The blood of unatoned murder is a defilement of any land. Not just the murder itself, but the murder that isn’t justly punished. As the Lord told Cain after he murdered his brother, “Your brother’s blood cries out to Me from the ground” (Gen. 4:10).
 
The Lord gave authority to human government to both limit and punish sin. As the apostle Paul wrote to the Romans, The ruler “does not bear the sword in vain; for he is God’s minister, an avenger to execute wrath on him who practices evil.” The Lord will not long dwell with a nation that does not execute justice.

“And Jesus stretched out his hand and touched him, saying, “I will; be clean.” And immediately the leprosy left him.” (Luke 5:13 ESV)

From: March 22, 2016

A man “full of leprosy” fell on his face before Jesus saying, “Lord if you are will, you can make me clean.” And the Lord, who could’ve healed from afar, came near and touched the man who was leprous all over and said, “I will, be clean.” Jesus was not only willing to heal the leper, he was willing to touch him. The first action demonstrated divine power, the second divine love. Certainly, we rejoice in Christ’s healing and forgiving power that saves us. Yet, that Jesus is willing to touch us, calling us his own, moves us to even greater thankfulness and joy. He is not only Physician, but Friend!

“So He Himself often withdrew into the wilderness and prayed” (Luke 5:16 NKJV)

From: March 22, 2015

The more that crowds gathered around Jesus, the more often He “withdrew” to pray. Jesus modeled an important rhythm between doing ministry and personal devotion. We recognize the need for food and rest for our physical bodies after exerting work, but we often overlook the need for our souls to be replenished after doing ministry. Do you ever withdraw to pray?

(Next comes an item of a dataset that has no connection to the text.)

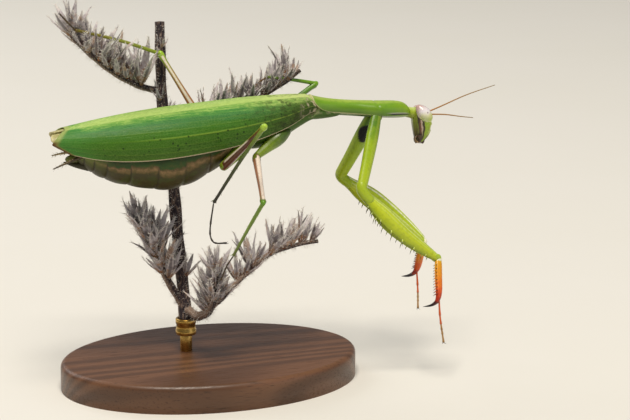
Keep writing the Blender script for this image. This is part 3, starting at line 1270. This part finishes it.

“Though we are overwhelmed by our sins, you forgive them all” (Psalm 65:3 NLT)

From: March 22, 2014

When we confess Jesus as Lord and believe in our hearts that he died for sins, was buried and raised from the dead, we are saved. In that very moment, we have been saved from sin’s penalty (justification), we are being saved from sin’s power (sanctification), and we will be saved from sin’s presence (glorification). So, when we receive Christ’s payment for our sins, how many of our sins are forgiven? Past ones? Present? What about tomorrow? The answer: In Christ, God forgives “them all.” For this, the apostle Paul exulted, “There is therefore now no condemnation to them which are in Christ Jesus, who walk not after the flesh, but after the Spirit” (Romans 8:1).

“But he would withdraw to desolate places and pray” (Luke 5:16 ESV)

From: March 22, 2013

The more that crowds gathered around Jesus, the more often He would “withdraw” to pray. Jesus modeled an important rhythm between doing ministry and personal devotion. We recognize the need for food and rest for our physical bodies after exerting work, but we often overlook the need for our souls to be replenished after doing ministry. Do you ever withdraw to pray?